● **Data shown**:

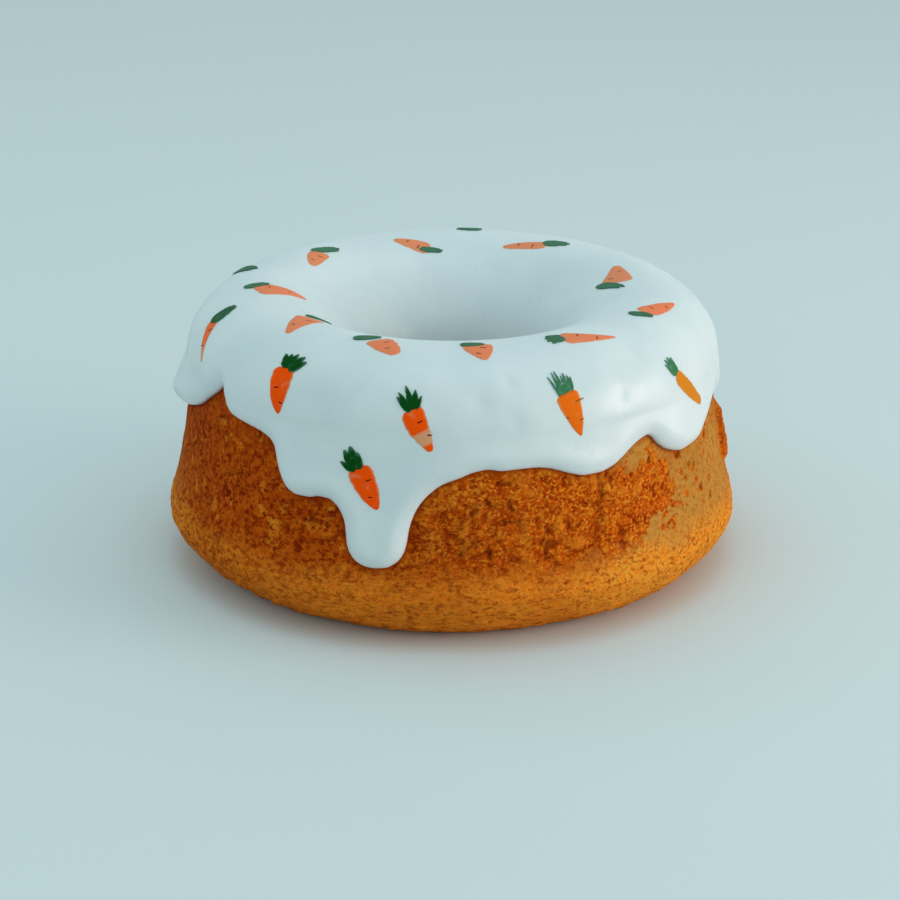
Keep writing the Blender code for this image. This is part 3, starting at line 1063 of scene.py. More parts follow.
@dataclass
class SpongeRing:
    """The baked ring: a finely modelled outer wall, and a plainer core with the hole and the base."""

    section: Section = SECTION
    hem: Hem = HEM
    columns: int = 930
    rows: int = 103
    top_run: float = 27.0
    skin_depth: float = 3.0
    overlap: float = 6.0
    core_columns: int = 300
    core_rows: tuple[int, int, int, int] = (24, 60, 22, 18)
    wall_inset: float = 1.4
    crown_inset: float = 0.15
    covered_share: float = 0.7
    pore_depth: float = 0.9
    crumb_relief: float = 0.6
    swell: float = 0.8
    torn_patches: tuple[Patch, ...] = (
        Patch(-28, 46, 18, 20, 0.30), Patch(2, 46, 22, 19, 1.0), Patch(25, 47, 19, 17, 1.0),
        Patch(46, 50, 14, 11, 0.52), Patch(88, 46, 9, 14, 0.9), Patch(128, 44, 24, 20, 1.0),
        Patch(178, 50, 28, 18, 0.9), Patch(-136, 42, 26, 20, 1.0), Patch(-98, 50, 16, 16, 0.5),
    )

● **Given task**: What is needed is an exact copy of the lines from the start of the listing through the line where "baked ring: a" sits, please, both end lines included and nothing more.

● **Expected answer**:
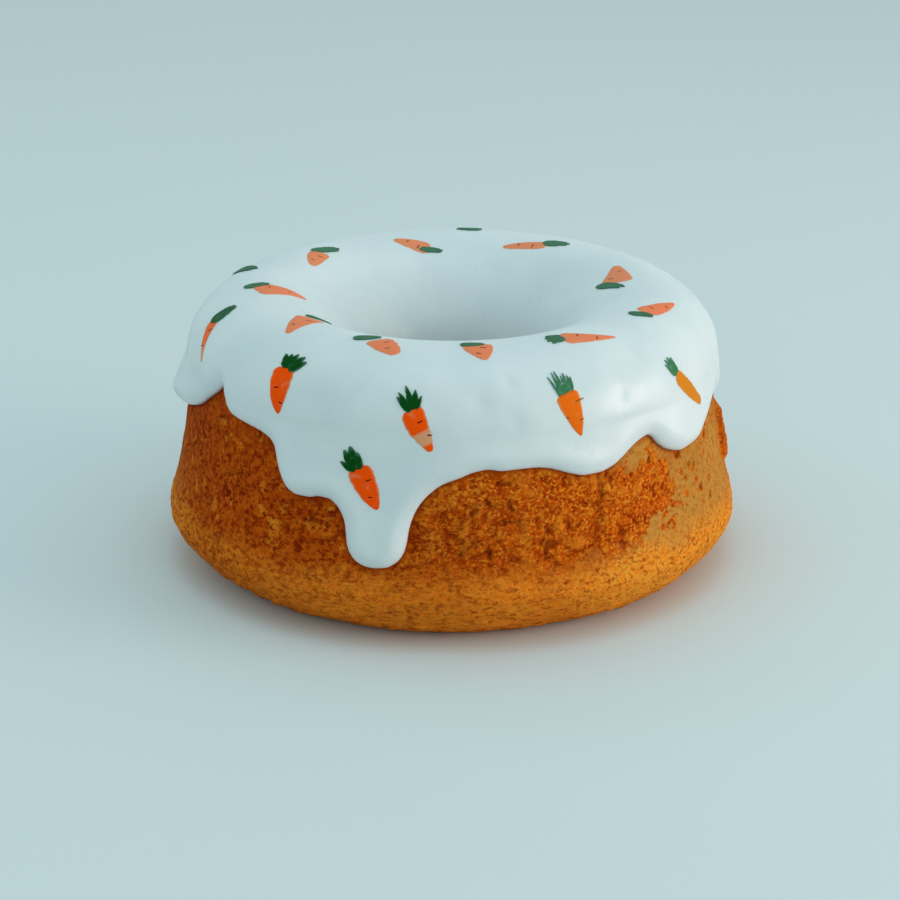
Keep writing the Blender code for this image. This is part 3, starting at line 1063 of scene.py. More parts follow.
@dataclass
class SpongeRing:
    """The baked ring: a finely modelled outer wall, and a plainer core with the hole and the base."""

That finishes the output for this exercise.